Britische Wirtschaft bricht ein Fünftel ein - "Harte Zeiten"

Reuters · Uhr (aktualisiert: Uhr)

- von David Milliken und William Schomberg

London (Reuters) - Die Corona-Pandemie hat in Großbritannien deutlichere Bremsspuren hinterlassen als in anderen führenden Industrieländern.

Das Bruttoinlandsprodukt (BIP) brach von April bis Juni um 20,4 Prozent zum Vorquartal ein. "Die durch die Coronavirus-Pandemie ausgelöste Rezession hat zum größten Rückgang des vierteljährlichen BIP geführt, der jemals verzeichnet wurde", sagte Jonathan Athow vom Statistikamt ONS am Mittwoch. Die Regierung rechnet zwar im laufenden Sommerquartal mit einem Ende der Rezession, sieht aber keine rasche Rückkehr zu Normalität. "Die heutigen Zahlen bestätigen, dass harte Zeiten angebrochen sind", sagte Finanzminister Rishi Sunak. "Hunderttausende Menschen haben bereits ihre Arbeit verloren, und leider werden es in den kommenden Monaten noch viel mehr sein." Die Notenbank befürchtet, dass es bis Ende 2021 dauern werde, bis die Wirtschaft zu ihrer früheren Stärke zurückfindet.

Die Pandemie hat Großbritannien besonders stark zugesetzt: Dem Statistikamt zufolge wurden zwischen März und Juni mehr als 50.000 Todesfälle mit dem Virus in Verbindung gebracht - mehr als in jedem anderen Land Europas. Premierminister Boris Johnson hatte nach anfänglichem Zögern Ende März einen harten Lockdown durchgesetzt, der im Frühjahr weite Teile der Wirtschaft zum Erliegen brachte. So mussten Pubs und Restaurants bis zum 4. Juli geschlossen bleiben - deutlich länger als anderswo. Deshalb schrumpfte die sechstgrößte Volkswirtschaft der Welt mehr als doppelt so stark wie Europas Nummer eins Deutschland, das im zweiten Quartal ein Minus von 10,1 Prozent meldete. Die US-Wirtschaft als weltweite Nummer eins brach um 9,5 Prozent ein. Selbst die stark von der Krise betroffenen südeuropäischen Staaten Italien (-12,4) und Spanien (-18,5) stürzten nicht so steil ab wie Großbritannien.

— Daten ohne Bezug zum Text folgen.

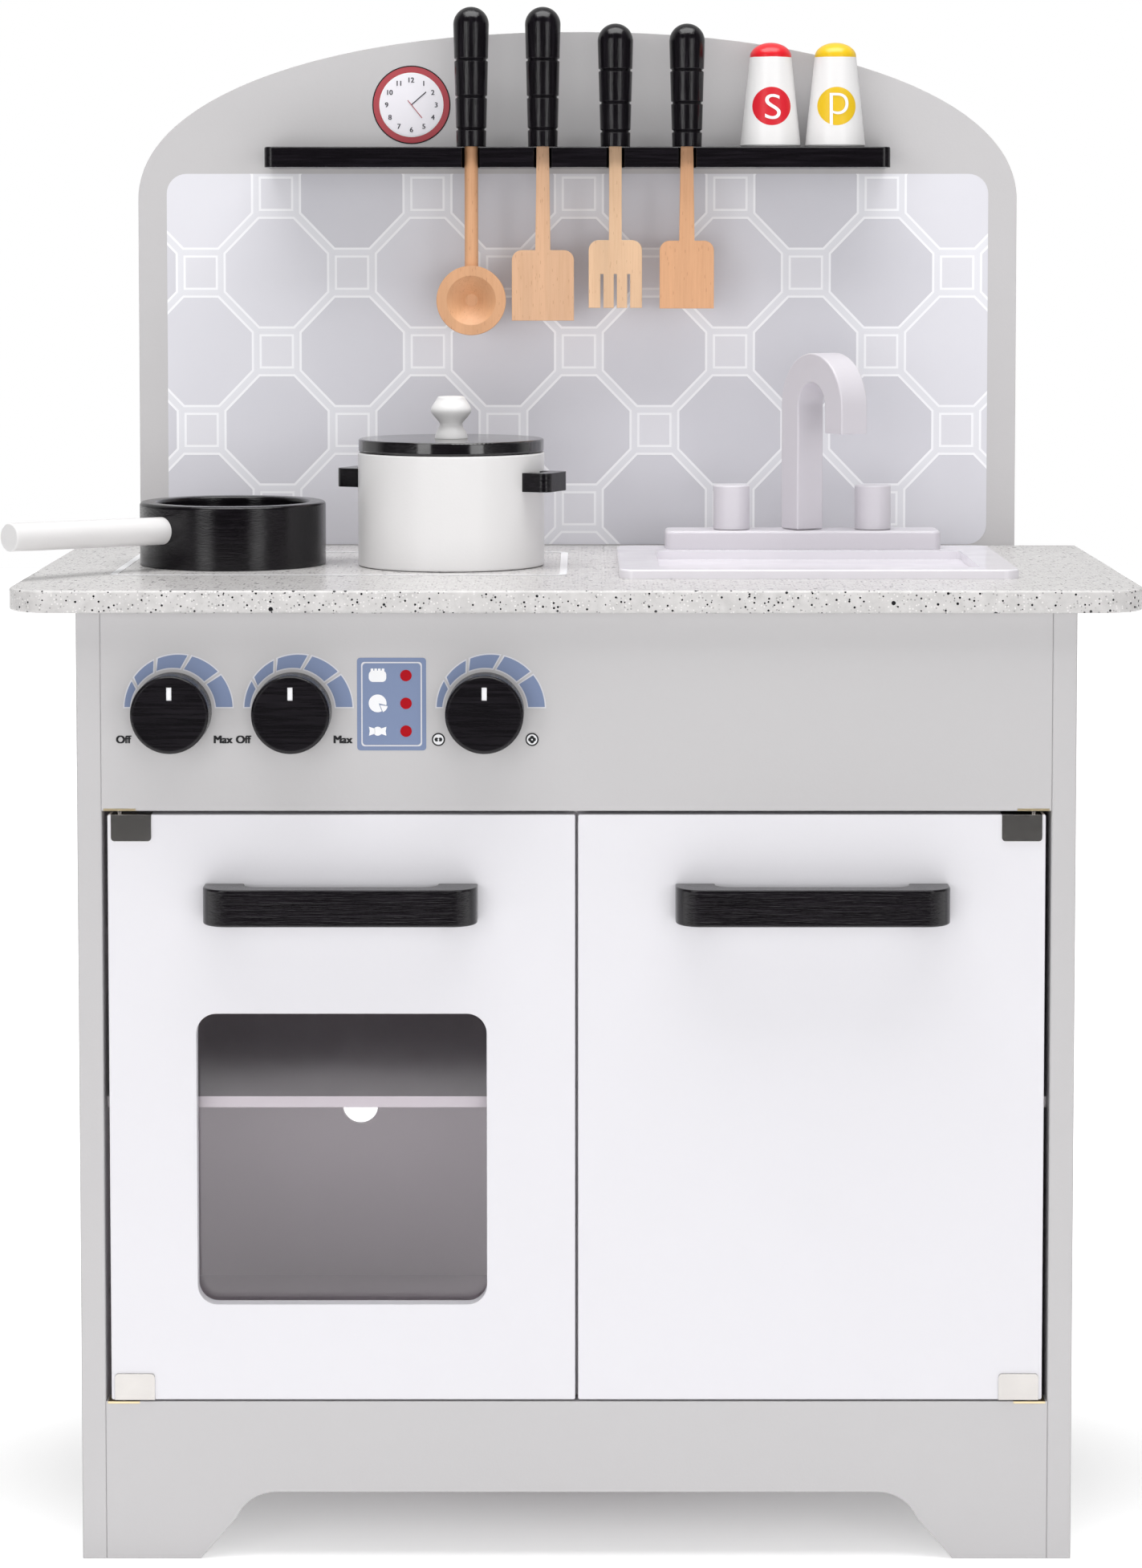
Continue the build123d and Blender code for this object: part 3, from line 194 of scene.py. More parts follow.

"KEINE V-FÖRMIGE ERHOLUNG"

Inzwischen gibt es Signale, dass die britische Wirtschaft mit der Aufhebung vieler Beschränkungen wieder auf die Beine kommt. Im Juni allein wuchs sie um 8,7 Prozent zum Mai. "Die Wirtschaft begann sich im Juni zu erholen", sagte Athow vom Office for National Statistics. "Trotzdem liegt das BIP immer noch ein Sechstel unter dem Niveau vom Februar, also bevor das Virus zuschlug." Die Handelskammer rechnet nicht mit einer raschen Rückkehr zum früheren Niveau. "Die Aussichten auf eine rasche 'V-förmige' Erholung sind nach wie vor gering, da die jüngsten Produktionszuwächse in den kommenden Monaten nachlassen könnten", sagte ihr Ökonom Suren Thiru. Der durch die Pandemie verursachte wirtschaftliche Schaden werde die Konjunktur künftig belasten, "insbesondere, da staatliche Unterstützungsmaßnahmen auslaufen".

Nach Prognose der britischen Notenbank wird das Bruttoinlandsprodukt dieses Jahr insgesamt um 9,5 Prozent fallen - ein Konjunktureinbruch, wie ihn Großbritannien seit rund 100 Jahren nicht mehr erlebt hat. Nächstes Jahr soll dann ein Wachstum von neun Prozent folgen. Die Krise hinterlässt deutliche Spuren am Arbeitsmarkt: Im zweiten Quartal wurden so viele Jobs vernichtet wie seit der Finanzkrise 2009. Die Zahl der Beschäftigten fiel von April bis Juni um 220.000. Steuerdaten zufolge haben die Arbeitgeber seit März bereits mehr als 700.000 Stellen abgebaut.